(Modeling code records)
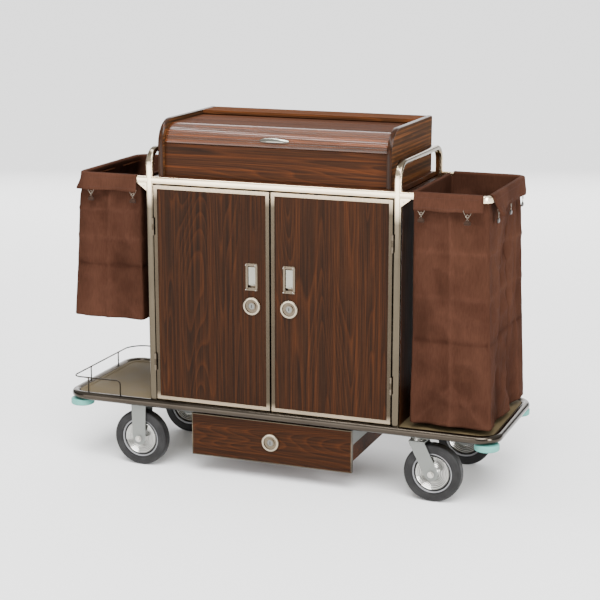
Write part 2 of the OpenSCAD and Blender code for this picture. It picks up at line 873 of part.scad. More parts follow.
// Open-topped cloth bag between the inner rod and the outer end of its rail, with a cuff
// folded out over the rail on its three outer sides
module bag(x_end, bottom) {
    s = sign(x_end);
    rod = abs(s * bag_inner - (s < 0 ? 6 : 0));
    x_in = rod + rod_r + 1;
    x_out = abs(x_end) - bag_rail_t - 1;
    half = yb - bag_rail_t - 1;
    over = rail_z + 0.5;
    cuff_low = rail_z - cuff_h;
    notch = 48;
    color([0.40, 0.25, 0.19]) mirror([s < 0 ? 1 : 0, 0, 0]) {
        translate([0, 0, bottom]) difference() {
            linear_extrude(over - bottom) bag_outline(x_in, x_out, half, 0);
            translate([0, 0, cloth]) linear_extrude(over - bottom)
                bag_outline(x_in, x_out, half, cloth);
        }
        // strips that pass over the rail, and the cuff that hangs outside it
        for (k = [-1, 1]) {
            block([x_in, min(k * (half - cloth), k * (yb + 4)), over],
                [x_out - notch + 16, max(k * (half - cloth), k * (yb + 4)), over + cloth]);
            block([x_in, min(k * (yb + 1), k * (yb + 4)), cuff_low],
                [x_out - notch + 16, max(k * (yb + 1), k * (yb + 4)), over + 1]);
        }
        block([x_out - cloth, -half + notch, over],
            [abs(x_end) + 4, half - notch, over + cloth]);
        block([abs(x_end) + 1, -half + notch, cuff_low],
            [abs(x_end) + 4, half - notch, over + 1]);
        // inner end turned over the rod
        block([rod - rod_r - 3, -half, over], [x_in + cloth, half, over + cloth]);
    }
}

module left_bag() { bag(left_end, left_bag_z); }
module right_bag() { bag(right_end, right_bag_z); }

// Wire clip that holds the cuff to the bag: a bent loop under the cuff and a jaw below it
module hook(x, y, turn) {
    wire = 1.6;
    low = 6;
    high = 14;
    translate([x, y, rail_z - cuff_h]) rotate([90, 0, turn]) {
        linear_extrude(2 * wire, center = true) difference() {
            polygon([[-high, 8], [high, 8], [low, -26], [-low, -26]]);
            polygon([[-high + 5, 8 - 2 * wire], [high - 5, 8 - 2 * wire], [low - 3, -24],
                [-low + 3, -24]]);
        }
        translate([0, -32, 0]) cube([22, 14, 4 * wire], center = true);
    }
}

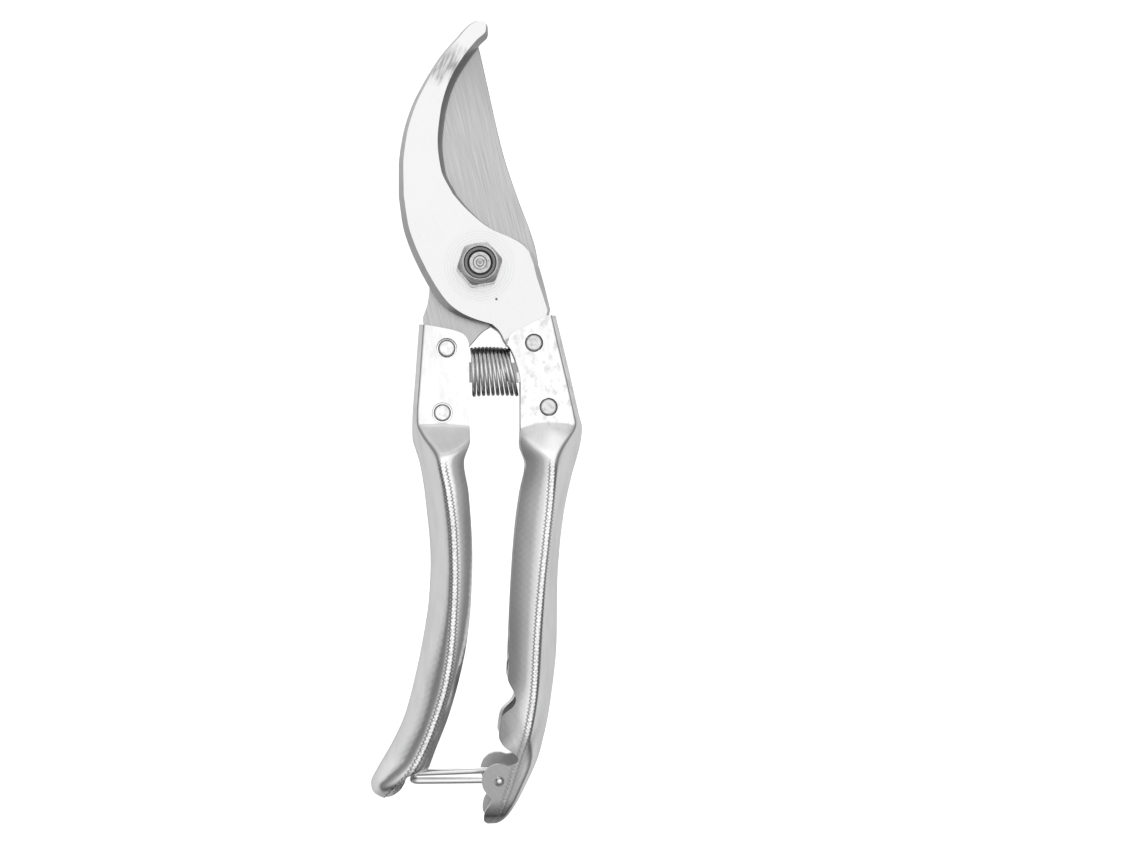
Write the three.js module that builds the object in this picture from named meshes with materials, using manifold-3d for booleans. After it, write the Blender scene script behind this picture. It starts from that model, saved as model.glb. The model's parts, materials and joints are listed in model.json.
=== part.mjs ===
// Bypass pruning shears with pressed-steel handles, closed and held by a wire catch.
//
// The shears lie flat. The pivot's axis points up (+Z) and the tips point along +Y.
// Everything is drawn round the pivot, with z = 0 on the plane where the two blades meet:
// the counter blade (the hook) lies above that plane, and the cutting blade below it.
// The last lines lift the finished group so that its origin is the middle of its underside.

import * as THREE from 'three';
import { mergeVertices } from 'three/addons/utils/BufferGeometryUtils.js';
import Module from 'manifold-3d';

const wasm = await Module();
wasm.setup();

// ---------------------------------------------------------------- driving dimensions, mm

const BLADE_REACH = 60.6; // from the pivot to the tip of the hook
const GRIP_LENGTH = 91.6; // from the end of the riveted flats to the tip of the blade handle
const GRIP_DEPTH = 16; // thickness of a grip, across the blades' plane
const GRIP_OFFSET = 1; // each grip's middle plane stands this far from the blades' plane

const SHEET = 1.2; // the handles' sheet steel
const HOOK_THICKNESS = 4;
const BLADE_THICKNESS = 3.2;
const CLEARANCE = 0.3; // between any two pieces

const FLAT_LENGTH = 40; // from the pivot to the end of the riveted flats, where the grips open
const FLARE_LENGTH = 8.5; // length over which a flat opens into a grip
const MOUTH_GAP = 6.4; // between the two wall edges of a grip, on its open side

const BOLT_DIAMETER = 5.8; // the threaded end, M6
const SHANK_DIAMETER = 8;
const SHANK_FLATS = 6.4; // across the two flats that key the bolt to the cutting blade
const HEAD_DIAMETER = 12.4;
const HEAD_HEIGHT = 3.3;
const NUT_ACROSS_FLATS = 10;
const NUT_HEX_HEIGHT = 6;
const COLLAR_HEIGHT = 2; // the round collar on the hexagon, which holds the locking ring
const COLLAR_WALL = 0.45;
const INSERT_WALL = 0.7;
const THREAD_GAP = 0.15; // the insert's clearance from the bolt and from the collar
const NUT_TURN = THREE.MathUtils.degToRad(11); // how far the nut's corners are turned

const RIVET_DIAMETER = 4.3;
const BLADE_RIVET_SUNK = 0.3; // the blade handle's rivets end below its face

const SPRING_DIAMETER = 12.4; // outside the wire
const SPRING_WIRE = 0.9;
const SPRING_TURNS = 9.5;
const NUB_WIDTH = 4.6; // each tang has a nub that stands inside the spring
const NUB_LENGTH = 3;
const NUB_ROOM = 0.55; // between a nub and the inside of the coils

const CATCH_WIRE = 1.6;
const CATCH_PLAY = 0.35; // between the catch's wire and its holes
const CROSSBAR_LENGTH = 9; // between the catch's two legs
const EAR_RADIUS = 4.3;
const EAR_X = 4.8; // the catch's hinge line
const EAR_SETBACK = 5.5; // from the level of the blade handle's tip up to the hinge line

// ---------------------------------------------------------------- heights above the blades' plane

const hookUnder = CLEARANCE / 2;
const hookTop = hookUnder + HOOK_THICKNESS;
const bladeTop = -CLEARANCE / 2;
const bladeUnder = bladeTop - BLADE_THICKNESS;

// ---------------------------------------------------------------- distances behind the pivot

const flatEnd = -FLAT_LENGTH;
const crotchY = -20.2; // where the cutting blade's outline goes into its handle
const springY = crotchY + 0.5 - CLEARANCE - SPRING_DIAMETER / 2;

/** The y that lies this fraction of the flats' length behind the pivot. */
const inFlat = (fraction) => -fraction * FLAT_LENGTH;

/** The y that lies this fraction of the grip's length behind the riveted flats. */
const inGrip = (fraction) => flatEnd - fraction * GRIP_LENGTH;

const earY = inGrip(1) + EAR_SETBACK;
const mouthY = earY + CATCH_WIRE / 2 + 0.12; // the wall that the catch's crossbar stands under

// ---------------------------------------------------------------- materials

const steel = (color, roughness) =>
  new THREE.MeshStandardMaterial({ color, roughness, metalness: 1 });

const MATERIALS = {
  hook: steel(0xe8e9ea, 0.35),
  blade: steel(0xb9bcbf, 0.45),
  handle: steel(0xc9ccce, 0.22),
  fastener: steel(0xd2d4d6, 0.2),
  spring: steel(0x4a4b4d, 0.3),
  nylon: new THREE.MeshStandardMaterial({ color: 0x26282a, roughness: 0.6, metalness: 0 }),
};

// ---------------------------------------------------------------- solids

/** A merged, watertight solid of a closed three.js geometry. */
function solid(geometry) {
  const bare = geometry.clone();
  bare.deleteAttribute('normal');
  bare.deleteAttribute('uv');
  const merged = mergeVertices(bare, 1e-5);
  return new wasm.Manifold(new wasm.Mesh({
    numProp: 3,
    vertProperties: new Float32Array(merged.attributes.position.array),
    triVerts: new Uint32Array(merged.index.array),
  }));
}

/** A named mesh of a solid. */
function piece(name, body, material) {
  const { vertProperties, triVerts } = body.getMesh();
  const geometry = new THREE.BufferGeometry();
  geometry.setAttribute('position', new THREE.BufferAttribute(vertProperties, 3));
  geometry.setIndex(new THREE.BufferAttribute(triVerts, 1));
  geometry.computeVertexNormals();
  const mesh = new THREE.Mesh(geometry, material);
  mesh.name = name;
  return mesh;
}

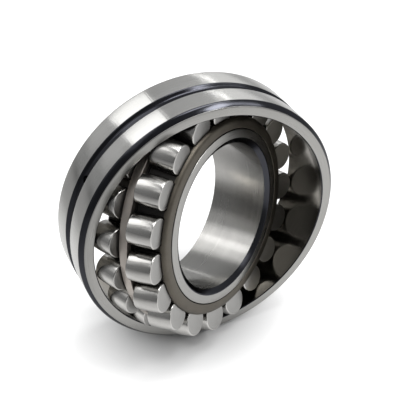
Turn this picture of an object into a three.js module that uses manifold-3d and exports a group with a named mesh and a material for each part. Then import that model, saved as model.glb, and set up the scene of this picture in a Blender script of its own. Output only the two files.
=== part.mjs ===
// Double-row spherical roller bearing, standing on its rim with the inner
// assembly swivelled out of the outer ring.
// Millimetres, +Z up, origin at the bearing centre. The outer ring's axis runs
// along Y and its front side faces -Y. The ring stands at z = -outerRadius.
import * as THREE from 'three';
import Module from 'manifold-3d';

const wasm = await Module();
wasm.setup();

const degree = Math.PI / 180;

// Driving dimensions. The roller centres lie on a sphere; the rings are built
// inwards and outwards from it, to a 60 mm bore and a 110 mm outside.
const pitchRadius = 44.85;
const rowOffset = 7.71;
const rollersPerRow = 19;
const rollerDiameter = 12.4;
const rollerLength = 10.5;
const outerWall = 3.7;
const innerSection = 14.85;
const shoulderWall = 5.7;
const width = 28;

// Attitude of the inner assembly as it rests
const swivelAngle = 30.3 * degree;
const swivelLean = 12.8 * degree;
const frontRowStart = 8.57 * degree;

// Clearances between neighbouring pieces
const runningGap = 0.25;
const sideGap = 0.3;
const endGap = 0.4;
const guideGap = 1;
const windowGap = 0.25;
const cageRaceGap = 2.05;

// Outer ring details
const outerCornerRadial = 1.8;
const outerCornerAxial = 2;
const grooveWidth = 4.7;
const grooveFloorWidth = 2.6;
const grooveDepth = 1.3;
const oilHoleDiameter = 3;
const oilHoleCount = 3;
const oilHoleStart = 149 * degree;

// Inner ring details
const boreCornerRadial = 2;
const boreCornerAxial = 1.5;

// Roller details, the crown slightly tighter than either raceway
const rollerCorner = 0.5;
const crownEasing = 1;
const innerRaceEasing = 0.3;

// Cage details
const cageSheet = 1.8;
const flangeThickness = 1.1;
const rimWidth = 1.3;
const rimRise = 0.9;

// Guide ring details
const guideHeight = 3.2;

const rowPitch = 2 * Math.PI / rollersPerRow;
const halfWidth = width / 2;
const rollerRadius = rollerDiameter / 2;
const raceRadius = pitchRadius + rollerRadius + runningGap;
const outerRadius = raceRadius + outerWall;
const boreRadius = pitchRadius - innerSection;
const shoulderRadius = boreRadius + shoulderWall;
const crownRadius = raceRadius - crownEasing;
const innerRaceRadius = crownRadius + innerRaceEasing;

// Each roller's axis is square to the line from the bearing centre to it
const contactAngle = Math.asin(rowOffset / pitchRadius);
const rowRadius = pitchRadius * Math.cos(contactAngle);

// The cage sheet lies between the rollers' axis line and the inner raceway
const cageInnerInset = rollerRadius + runningGap - cageRaceGap;
const cageOuterInset = cageInnerInset - cageSheet;

const ringFacets = 72;
const cageFacets = rollersPerRow * 3;
const rollerFacets = 18;
const cutterFacets = 12;
const raceSteps = 8;

// Radius of the rollers' axis line at a distance from the mid-plane
function axisLineRadius(fromMiddle) {
  return rowRadius - (fromMiddle - rowOffset) * Math.tan(contactAngle);
}

// Distance from the mid-plane of a roller's inner end face at a given radius
function innerEndAt(radius) {
  const centre = rowOffset - rollerLength / 2 * Math.cos(contactAngle);
  const centreRadius = rowRadius + rollerLength / 2 * Math.sin(contactAngle);
  return centre + (radius - centreRadius) * Math.tan(contactAngle);
}

// Distance from the mid-plane of a roller's outer end face at a given radius
function outerEndAt(radius) {
  return innerEndAt(radius) + rollerLength / Math.cos(contactAngle);
}

// Radius of the cage sheet, at a distance inwards from the rollers' axis line
function sheetRadius(fromMiddle, inset) {
  return axisLineRadius(fromMiddle) - inset / Math.cos(contactAngle);
}

// Flange of the cage, just outside the rollers' outer ends
const flangeEdge = sheetRadius(halfWidth, cageOuterInset);
const flangeBack = outerEndAt(flangeEdge) + endGap;
const flangeFace = flangeBack + flangeThickness;

// Solid turned about Y from a closed outline of [radius, y] corners
function turned(outline, facets, firstAngle = 0) {
  const points = outline.map(([radius, y]) => new THREE.Vector2(radius, y));
  points.push(points[0].clone());
  return new THREE.LatheGeometry(points, facets, firstAngle, 2 * Math.PI);
}

// Outline mirrored to the other side of the mid-plane, same winding
function mirrored(outline) {
  return outline.map(([radius, y]) => [radius, -y]).reverse();
}

function toSolid(geometry) {
  const flat = geometry.index ? geometry.toNonIndexed() : geometry;
  const source = flat.getAttribute('position');
  const corners = new Map();
  const vertices = [];
  const triangles = [];
  for (let i = 0; i < source.count; i += 3) {
    const face = [0, 1, 2].map((step) => {
      const place = [source.getX(i + step), source.getY(i + step), source.getZ(i + step)];
      const key = place.map((value) => Math.round(value * 1e4)).join(' ');
      if (!corners.has(key)) {
        corners.set(key, corners.size);
        vertices.push(...place);
      }
      return corners.get(key);
    });
    if (new Set(face).size === 3) {
      triangles.push(...face);
    }
  }
  return new wasm.Manifold(new wasm.Mesh({
    numProp: 3,
    vertProperties: new Float32Array(vertices),
    triVerts: new Uint32Array(triangles),
  }));
}

function toGeometry(solid) {
  const mesh = solid.getMesh();
  const geometry = new THREE.BufferGeometry();
  geometry.setAttribute('position', new THREE.Float32BufferAttribute(mesh.vertProperties, 3));
  geometry.setIndex(Array.from(mesh.triVerts));
  geometry.computeVertexNormals();
  return geometry;
}

// Position and turn of the roller at an angle about the inner assembly's axis.
// Local Y is the roller's own axis and points to its outer end.
function rollerFrame(angle, side) {
  const outward = new THREE.Vector3(Math.cos(angle), 0, Math.sin(angle));
  const along = new THREE.Vector3(0, side, 0)
    .multiplyScalar(Math.cos(contactAngle))
    .addScaledVector(outward, -Math.sin(contactAngle));
  const across = new THREE.Vector3().crossVectors(along, outward).normalize();
  const lift = new THREE.Vector3().crossVectors(across, along);
  const centre = outward.clone().multiplyScalar(rowRadius).setY(side * rowOffset);
  return new THREE.Matrix4().makeBasis(across, along, lift).setPosition(centre);
}

function steel(colour, roughness, metalness = 1) {
  return new THREE.MeshStandardMaterial({ color: colour, roughness, metalness });
}

const groundSteel = steel('#b9b6b1', 0.34);
const rollerSteel = steel('#c6c4c0', 0.22);
const cageSteel = steel('#6a645b', 0.55, 0.8);
const guideSteel = steel('#7b746b', 0.5, 0.8);

function mesh(name, geometry, material) {
  const body = new THREE.Mesh(geometry, material.clone());
  body.name = name;
  return body;
}

// Outer ring: spherical raceway, corner chamfers, oil groove and holes
function outerRing() {
  const chamferStart = outerRadius - outerCornerRadial;
  const chamferEnd = halfWidth - outerCornerAxial;
  const outline = [
    [chamferStart, -halfWidth],
    [outerRadius, -chamferEnd],
    [outerRadius, -grooveWidth / 2],
    [outerRadius - grooveDepth, -grooveFloorWidth / 2],
    [outerRadius - grooveDepth, grooveFloorWidth / 2],
    [outerRadius, grooveWidth / 2],
    [outerRadius, chamferEnd],
    [chamferStart, halfWidth],
  ];
  for (let step = 0; step <= raceSteps; step += 1) {
    const y = halfWidth * (1 - 2 * step / raceSteps);
    outline.push([Math.sqrt(raceRadius ** 2 - y ** 2), y]);
  }
  let solid = toSolid(turned(outline, ringFacets, Math.PI / ringFacets));
  const drill = new THREE.CylinderGeometry(
    oilHoleDiameter / 2, oilHoleDiameter / 2, outerRadius - raceRadius + 2, cutterFacets);
  for (let hole = 0; hole < oilHoleCount; hole += 1) {
    const angle = oilHoleStart + hole * 2 * Math.PI / oilHoleCount;
    const turn = new THREE.Matrix4().makeRotationY(-angle)
      .multiply(new THREE.Matrix4().makeTranslation((outerRadius + raceRadius) / 2, 0, 0))
      .multiply(new THREE.Matrix4().makeRotationZ(-Math.PI / 2));
    solid = solid.subtract(toSolid(drill.clone().applyMatrix4(turn)));
  }
  return mesh('outer_ring', toGeometry(solid), groundSteel);
}

// Radius of the inner ring's raceway at a distance from the mid-plane
function innerRaceAt(fromMiddle) {
  const centreDistance = pitchRadius - rollerRadius - runningGap + innerRaceRadius;
  const across = centreDistance * Math.sin(contactAngle) - fromMiddle;
  return centreDistance * Math.cos(contactAngle) - Math.sqrt(innerRaceRadius ** 2 - across ** 2);
}

// Inner ring: bore with chamfers, two raceways, stepped shoulders
function innerRing() {
  const raceEnd = flangeBack - endGap;
  const side = [
    [boreRadius, boreCornerAxial - halfWidth],
    [boreRadius + boreCornerRadial, -halfWidth],
    [shoulderRadius, -halfWidth],
    [shoulderRadius, -raceEnd],
  ];
  const race = [];
  for (let step = 0; step < raceSteps / 2; step += 1) {
    const fromMiddle = raceEnd * (1 - 2 * step / raceSteps);
    race.push([innerRaceAt(fromMiddle), -fromMiddle]);
  }
  const half = [...side, ...race];
  const outline = [...half, [innerRaceAt(0), 0], ...mirrored(half)];
  return mesh('inner_ring', turned(outline, ringFacets), groundSteel);
}

// Guide ring floating between the rows, its sides follow the roller ends
const guideBore = sheetRadius(0, cageOuterInset) + rimRise + sideGap;
const guideRadius = guideBore + guideHeight;
function guideRing() {
  const half = [
    [guideBore, guideGap - innerEndAt(guideBore)],
    [guideRadius, guideGap - innerEndAt(guideRadius)],
  ];
  return mesh('guide_ring', turned([...half, ...mirrored(half)], ringFacets), guideSteel);
}

// Window cage of one row: flange at the side, cone between the rollers, inner rim
function cage(name, side, start) {
  const rimStart = sideGap;
  const rimEnd = rimStart + rimWidth;
  const outline = [
    [shoulderRadius + sideGap, -flangeFace],
    [sheetRadius(flangeBack, cageOuterInset) - flangeThickness, -flangeFace],
    [sheetRadius(flangeBack, cageOuterInset), -flangeBack],
    [sheetRadius(rimEnd, cageOuterInset), -rimEnd],
    [guideBore - sideGap, -rimEnd],
    [guideBore - sideGap, -rimStart],
    [sheetRadius(rimStart, cageInnerInset), -rimStart],
    [sheetRadius(flangeBack, cageInnerInset), -flangeBack],
    [shoulderRadius + sideGap, -flangeBack],
  ];
  let solid = toSolid(turned(side < 0 ? outline : mirrored(outline), cageFacets, Math.PI / 2 - start));
  const cutterRadius = (rollerRadius + windowGap) / Math.cos(Math.PI / cutterFacets);
  const cutter = new THREE.CylinderGeometry(
    cutterRadius, cutterRadius, rollerLength + 2 * sideGap, cutterFacets, 1, false,
    Math.PI / cutterFacets);
  for (let index = 0; index < rollersPerRow; index += 1) {
    const frame = rollerFrame(start + index * rowPitch, side);
    solid = solid.subtract(toSolid(cutter.clone().applyMatrix4(frame)));
  }
  return mesh(name, toGeometry(solid), cageSteel);
}

// Barrel roller: crowned side, eased corners, flat ends
function rollerGeometry() {
  const halfLength = rollerLength / 2;
  const crownAt = (y) => rollerRadius - crownRadius + Math.sqrt(crownRadius ** 2 - y ** 2);
  const cornerStart = halfLength - rollerCorner;
  const points = [
    [0, -halfLength],
    [crownAt(cornerStart) - rollerCorner, -halfLength],
    [crownAt(cornerStart), -cornerStart],
    [rollerRadius, 0],
    [crownAt(cornerStart), cornerStart],
    [crownAt(cornerStart) - rollerCorner, halfLength],
    [0, halfLength],
  ].map(([radius, y]) => new THREE.Vector2(radius, y));
  return new THREE.LatheGeometry(points, rollerFacets);
}

function rollerRow(rowName, side, start) {
  const row = new THREE.Group();
  for (let index = 0; index < rollersPerRow; index += 1) {
    const name = `roller_${rowName}_${String(index + 1).padStart(2, '0')}`;
    const roller = mesh(name, rollerGeometry(), rollerSteel);
    roller.applyMatrix4(rollerFrame(start + index * rowPitch, side));
    row.add(roller);
  }
  return row;
}

// Inner assembly swivelled about its own centre, the rear row half a pitch on
const innerAssembly = new THREE.Group();
const rearRowStart = frontRowStart + rowPitch / 2;
innerAssembly.add(
  innerRing(),
  guideRing(),
  cage('cage_front', -1, frontRowStart),
  cage('cage_rear', 1, rearRowStart),
  rollerRow('front', -1, frontRowStart),
  rollerRow('rear', 1, rearRowStart),
);
const swivelAxis = new THREE.Vector3(-Math.sin(swivelLean), 0, Math.cos(swivelLean));
innerAssembly.quaternion.setFromAxisAngle(swivelAxis, swivelAngle);

const bearing = new THREE.Group();
bearing.name = 'spherical_roller_bearing';
bearing.add(outerRing(), innerAssembly);

export default bearing;
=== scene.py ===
from math import asin, cos, pi, radians, sin, sqrt, tan

import bmesh
import bpy
from mathutils import Matrix, Vector

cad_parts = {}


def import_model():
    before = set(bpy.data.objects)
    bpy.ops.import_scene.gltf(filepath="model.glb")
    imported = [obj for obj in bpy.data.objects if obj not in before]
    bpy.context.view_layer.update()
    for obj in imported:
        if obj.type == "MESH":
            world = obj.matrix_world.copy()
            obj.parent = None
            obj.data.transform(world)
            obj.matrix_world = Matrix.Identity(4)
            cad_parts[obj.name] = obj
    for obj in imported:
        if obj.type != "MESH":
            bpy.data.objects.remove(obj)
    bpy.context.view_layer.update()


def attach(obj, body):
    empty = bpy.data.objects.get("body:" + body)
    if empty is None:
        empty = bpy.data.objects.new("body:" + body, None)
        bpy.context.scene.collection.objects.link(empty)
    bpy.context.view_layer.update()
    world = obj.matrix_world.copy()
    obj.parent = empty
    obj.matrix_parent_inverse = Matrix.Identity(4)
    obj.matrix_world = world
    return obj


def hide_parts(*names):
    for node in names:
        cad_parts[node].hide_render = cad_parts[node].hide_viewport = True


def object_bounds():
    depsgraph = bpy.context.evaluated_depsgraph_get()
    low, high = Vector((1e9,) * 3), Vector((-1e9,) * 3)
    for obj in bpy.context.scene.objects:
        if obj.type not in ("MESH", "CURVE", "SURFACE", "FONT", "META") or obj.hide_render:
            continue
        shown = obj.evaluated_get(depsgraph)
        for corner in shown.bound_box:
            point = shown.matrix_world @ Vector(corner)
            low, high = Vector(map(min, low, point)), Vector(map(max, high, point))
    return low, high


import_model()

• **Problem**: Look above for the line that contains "const bearing = new THREE.Group();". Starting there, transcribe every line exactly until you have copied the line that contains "Vector(map(max, high, point))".

• **Final result**:
const bearing = new THREE.Group();
bearing.name = 'spherical_roller_bearing';
bearing.add(outerRing(), innerAssembly);

export default bearing;
=== scene.py ===
from math import asin, cos, pi, radians, sin, sqrt, tan

import bmesh
import bpy
from mathutils import Matrix, Vector

cad_parts = {}


def import_model():
    before = set(bpy.data.objects)
    bpy.ops.import_scene.gltf(filepath="model.glb")
    imported = [obj for obj in bpy.data.objects if obj not in before]
    bpy.context.view_layer.update()
    for obj in imported:
        if obj.type == "MESH":
            world = obj.matrix_world.copy()
            obj.parent = None
            obj.data.transform(world)
            obj.matrix_world = Matrix.Identity(4)
            cad_parts[obj.name] = obj
    for obj in imported:
        if obj.type != "MESH":
            bpy.data.objects.remove(obj)
    bpy.context.view_layer.update()


def attach(obj, body):
    empty = bpy.data.objects.get("body:" + body)
    if empty is None:
        empty = bpy.data.objects.new("body:" + body, None)
        bpy.context.scene.collection.objects.link(empty)
    bpy.context.view_layer.update()
    world = obj.matrix_world.copy()
    obj.parent = empty
    obj.matrix_parent_inverse = Matrix.Identity(4)
    obj.matrix_world = world
    return obj


def hide_parts(*names):
    for node in names:
        cad_parts[node].hide_render = cad_parts[node].hide_viewport = True


def object_bounds():
    depsgraph = bpy.context.evaluated_depsgraph_get()
    low, high = Vector((1e9,) * 3), Vector((-1e9,) * 3)
    for obj in bpy.context.scene.objects:
        if obj.type not in ("MESH", "CURVE", "SURFACE", "FONT", "META") or obj.hide_render:
            continue
        shown = obj.evaluated_get(depsgraph)
        for corner in shown.bound_box:
            point = shown.matrix_world @ Vector(corner)
            low, high = Vector(map(min, low, point)), Vector(map(max, high, point))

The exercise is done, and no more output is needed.